_Exercise objective_
From the listing below, extract every line containing "that".

+ + + +

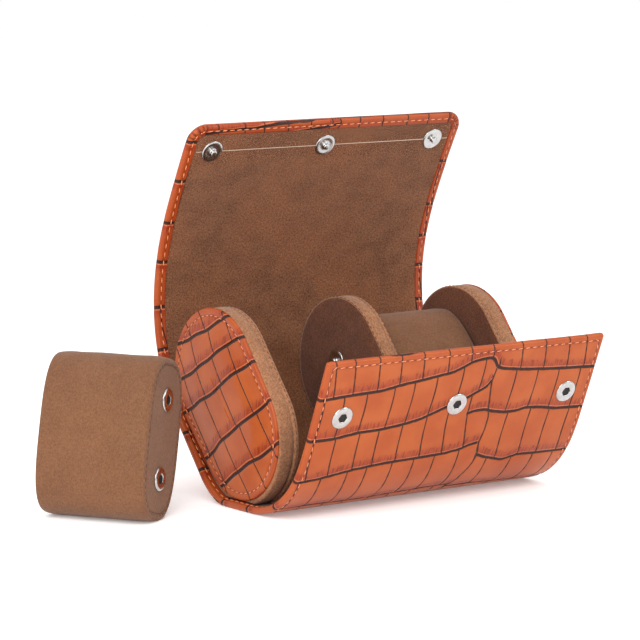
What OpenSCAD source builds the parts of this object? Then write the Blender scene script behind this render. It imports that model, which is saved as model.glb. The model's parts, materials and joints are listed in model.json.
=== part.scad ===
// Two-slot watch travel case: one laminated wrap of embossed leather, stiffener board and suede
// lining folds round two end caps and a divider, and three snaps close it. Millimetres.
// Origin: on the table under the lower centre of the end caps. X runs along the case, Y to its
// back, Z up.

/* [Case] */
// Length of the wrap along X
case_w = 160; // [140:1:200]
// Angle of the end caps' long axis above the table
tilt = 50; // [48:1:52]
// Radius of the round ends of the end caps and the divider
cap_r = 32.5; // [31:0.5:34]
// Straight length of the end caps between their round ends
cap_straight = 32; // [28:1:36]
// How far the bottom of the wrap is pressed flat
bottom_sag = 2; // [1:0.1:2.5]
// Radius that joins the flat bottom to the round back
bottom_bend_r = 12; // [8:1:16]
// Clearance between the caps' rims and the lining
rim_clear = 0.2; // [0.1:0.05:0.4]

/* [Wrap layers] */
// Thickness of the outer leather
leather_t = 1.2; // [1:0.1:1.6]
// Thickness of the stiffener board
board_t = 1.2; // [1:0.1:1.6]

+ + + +

_Result for this task_
What OpenSCAD source builds the parts of this object? Then write the Blender scene script behind this render. It imports that model, which is saved as model.glb. The model's parts, materials and joints are listed in model.json.
// Radius that joins the flat bottom to the round back